**Problem:**
Print the data exactly, leaving nothing out.

[START OF Data]

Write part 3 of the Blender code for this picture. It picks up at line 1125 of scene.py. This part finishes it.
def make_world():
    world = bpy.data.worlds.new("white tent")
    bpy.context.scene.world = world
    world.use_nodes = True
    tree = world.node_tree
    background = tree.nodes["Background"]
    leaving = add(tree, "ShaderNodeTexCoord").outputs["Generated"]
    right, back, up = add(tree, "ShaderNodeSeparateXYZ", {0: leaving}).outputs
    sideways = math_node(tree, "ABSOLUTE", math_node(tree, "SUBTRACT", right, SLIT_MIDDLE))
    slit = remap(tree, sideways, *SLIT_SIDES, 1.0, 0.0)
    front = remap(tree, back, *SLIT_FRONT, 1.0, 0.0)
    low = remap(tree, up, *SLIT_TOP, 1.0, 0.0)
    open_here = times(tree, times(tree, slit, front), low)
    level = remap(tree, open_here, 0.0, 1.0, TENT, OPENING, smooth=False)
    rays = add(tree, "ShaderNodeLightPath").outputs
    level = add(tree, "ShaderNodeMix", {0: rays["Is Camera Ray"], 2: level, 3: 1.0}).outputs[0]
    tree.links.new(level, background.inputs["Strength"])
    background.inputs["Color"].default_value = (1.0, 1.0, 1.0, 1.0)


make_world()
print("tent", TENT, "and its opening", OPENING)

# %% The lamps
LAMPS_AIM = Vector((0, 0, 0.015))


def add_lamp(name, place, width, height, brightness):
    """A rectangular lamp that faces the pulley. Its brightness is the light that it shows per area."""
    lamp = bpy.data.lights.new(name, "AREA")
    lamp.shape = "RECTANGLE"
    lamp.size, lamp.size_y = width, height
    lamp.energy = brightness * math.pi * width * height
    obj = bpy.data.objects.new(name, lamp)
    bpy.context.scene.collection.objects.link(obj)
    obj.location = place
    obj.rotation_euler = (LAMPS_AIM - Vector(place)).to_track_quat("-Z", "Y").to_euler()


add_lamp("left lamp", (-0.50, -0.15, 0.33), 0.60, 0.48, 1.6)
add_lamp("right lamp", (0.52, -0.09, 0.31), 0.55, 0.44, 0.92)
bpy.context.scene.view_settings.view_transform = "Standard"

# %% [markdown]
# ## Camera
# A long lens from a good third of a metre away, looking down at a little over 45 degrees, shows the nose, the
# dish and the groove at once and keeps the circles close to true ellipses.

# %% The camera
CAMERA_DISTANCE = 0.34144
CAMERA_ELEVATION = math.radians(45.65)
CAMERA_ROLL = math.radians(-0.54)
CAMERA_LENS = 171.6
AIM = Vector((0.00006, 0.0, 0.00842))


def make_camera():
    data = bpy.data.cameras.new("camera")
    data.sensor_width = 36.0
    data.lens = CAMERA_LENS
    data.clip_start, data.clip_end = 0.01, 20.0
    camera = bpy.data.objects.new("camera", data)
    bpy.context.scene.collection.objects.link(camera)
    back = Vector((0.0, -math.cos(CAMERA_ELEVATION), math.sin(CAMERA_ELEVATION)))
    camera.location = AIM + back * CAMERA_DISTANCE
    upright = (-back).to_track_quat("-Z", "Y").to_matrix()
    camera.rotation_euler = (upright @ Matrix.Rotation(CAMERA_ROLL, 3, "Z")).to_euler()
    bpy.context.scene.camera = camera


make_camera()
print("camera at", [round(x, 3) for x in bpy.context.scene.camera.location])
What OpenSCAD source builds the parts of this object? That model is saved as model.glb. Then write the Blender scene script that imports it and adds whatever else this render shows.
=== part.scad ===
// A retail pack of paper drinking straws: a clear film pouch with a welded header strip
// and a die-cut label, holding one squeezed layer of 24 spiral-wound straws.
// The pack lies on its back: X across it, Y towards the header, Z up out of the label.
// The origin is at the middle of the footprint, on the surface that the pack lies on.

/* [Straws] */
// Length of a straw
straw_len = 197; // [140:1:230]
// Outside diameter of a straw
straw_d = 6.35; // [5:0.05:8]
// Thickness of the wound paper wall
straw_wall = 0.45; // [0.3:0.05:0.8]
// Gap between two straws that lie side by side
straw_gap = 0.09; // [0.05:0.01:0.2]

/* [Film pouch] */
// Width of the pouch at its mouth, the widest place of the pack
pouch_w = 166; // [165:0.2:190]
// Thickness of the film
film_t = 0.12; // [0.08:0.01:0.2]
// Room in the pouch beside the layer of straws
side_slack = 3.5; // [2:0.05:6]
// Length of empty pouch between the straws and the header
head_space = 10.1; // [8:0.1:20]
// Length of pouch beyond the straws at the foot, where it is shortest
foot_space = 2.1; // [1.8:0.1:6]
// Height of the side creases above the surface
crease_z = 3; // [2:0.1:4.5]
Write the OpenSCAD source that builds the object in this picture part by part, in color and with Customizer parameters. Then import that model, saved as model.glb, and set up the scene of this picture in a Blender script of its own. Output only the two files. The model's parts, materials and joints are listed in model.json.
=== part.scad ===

[END OF Data]

**Answer to the task:**
Write part 3 of the Blender code for this picture. It picks up at line 1125 of scene.py. This part finishes it.
def make_world():
    world = bpy.data.worlds.new("white tent")
    bpy.context.scene.world = world
    world.use_nodes = True
    tree = world.node_tree
    background = tree.nodes["Background"]
    leaving = add(tree, "ShaderNodeTexCoord").outputs["Generated"]
    right, back, up = add(tree, "ShaderNodeSeparateXYZ", {0: leaving}).outputs
    sideways = math_node(tree, "ABSOLUTE", math_node(tree, "SUBTRACT", right, SLIT_MIDDLE))
    slit = remap(tree, sideways, *SLIT_SIDES, 1.0, 0.0)
    front = remap(tree, back, *SLIT_FRONT, 1.0, 0.0)
    low = remap(tree, up, *SLIT_TOP, 1.0, 0.0)
    open_here = times(tree, times(tree, slit, front), low)
    level = remap(tree, open_here, 0.0, 1.0, TENT, OPENING, smooth=False)
    rays = add(tree, "ShaderNodeLightPath").outputs
    level = add(tree, "ShaderNodeMix", {0: rays["Is Camera Ray"], 2: level, 3: 1.0}).outputs[0]
    tree.links.new(level, background.inputs["Strength"])
    background.inputs["Color"].default_value = (1.0, 1.0, 1.0, 1.0)


make_world()
print("tent", TENT, "and its opening", OPENING)

# %% The lamps
LAMPS_AIM = Vector((0, 0, 0.015))


def add_lamp(name, place, width, height, brightness):
    """A rectangular lamp that faces the pulley. Its brightness is the light that it shows per area."""
    lamp = bpy.data.lights.new(name, "AREA")
    lamp.shape = "RECTANGLE"
    lamp.size, lamp.size_y = width, height
    lamp.energy = brightness * math.pi * width * height
    obj = bpy.data.objects.new(name, lamp)
    bpy.context.scene.collection.objects.link(obj)
    obj.location = place
    obj.rotation_euler = (LAMPS_AIM - Vector(place)).to_track_quat("-Z", "Y").to_euler()


add_lamp("left lamp", (-0.50, -0.15, 0.33), 0.60, 0.48, 1.6)
add_lamp("right lamp", (0.52, -0.09, 0.31), 0.55, 0.44, 0.92)
bpy.context.scene.view_settings.view_transform = "Standard"

# %% [markdown]
# ## Camera
# A long lens from a good third of a metre away, looking down at a little over 45 degrees, shows the nose, the
# dish and the groove at once and keeps the circles close to true ellipses.

# %% The camera
CAMERA_DISTANCE = 0.34144
CAMERA_ELEVATION = math.radians(45.65)
CAMERA_ROLL = math.radians(-0.54)
CAMERA_LENS = 171.6
AIM = Vector((0.00006, 0.0, 0.00842))


def make_camera():
    data = bpy.data.cameras.new("camera")
    data.sensor_width = 36.0
    data.lens = CAMERA_LENS
    data.clip_start, data.clip_end = 0.01, 20.0
    camera = bpy.data.objects.new("camera", data)
    bpy.context.scene.collection.objects.link(camera)
    back = Vector((0.0, -math.cos(CAMERA_ELEVATION), math.sin(CAMERA_ELEVATION)))
    camera.location = AIM + back * CAMERA_DISTANCE
    upright = (-back).to_track_quat("-Z", "Y").to_matrix()
    camera.rotation_euler = (upright @ Matrix.Rotation(CAMERA_ROLL, 3, "Z")).to_euler()
    bpy.context.scene.camera = camera


make_camera()
print("camera at", [round(x, 3) for x in bpy.context.scene.camera.location])
What OpenSCAD source builds the parts of this object? That model is saved as model.glb. Then write the Blender scene script that imports it and adds whatever else this render shows.
=== part.scad ===
// A retail pack of paper drinking straws: a clear film pouch with a welded header strip
// and a die-cut label, holding one squeezed layer of 24 spiral-wound straws.
// The pack lies on its back: X across it, Y towards the header, Z up out of the label.
// The origin is at the middle of the footprint, on the surface that the pack lies on.

/* [Straws] */
// Length of a straw
straw_len = 197; // [140:1:230]
// Outside diameter of a straw
straw_d = 6.35; // [5:0.05:8]
// Thickness of the wound paper wall
straw_wall = 0.45; // [0.3:0.05:0.8]
// Gap between two straws that lie side by side
straw_gap = 0.09; // [0.05:0.01:0.2]

/* [Film pouch] */
// Width of the pouch at its mouth, the widest place of the pack
pouch_w = 166; // [165:0.2:190]
// Thickness of the film
film_t = 0.12; // [0.08:0.01:0.2]
// Room in the pouch beside the layer of straws
side_slack = 3.5; // [2:0.05:6]
// Length of empty pouch between the straws and the header
head_space = 10.1; // [8:0.1:20]
// Length of pouch beyond the straws at the foot, where it is shortest
foot_space = 2.1; // [1.8:0.1:6]
// Height of the side creases above the surface
crease_z = 3; // [2:0.1:4.5]
Write the OpenSCAD source that builds the object in this picture part by part, in color and with Customizer parameters. Then import that model, saved as model.glb, and set up the scene of this picture in a Blender script of its own. Output only the two files. The model's parts, materials and joints are listed in model.json.
=== part.scad ===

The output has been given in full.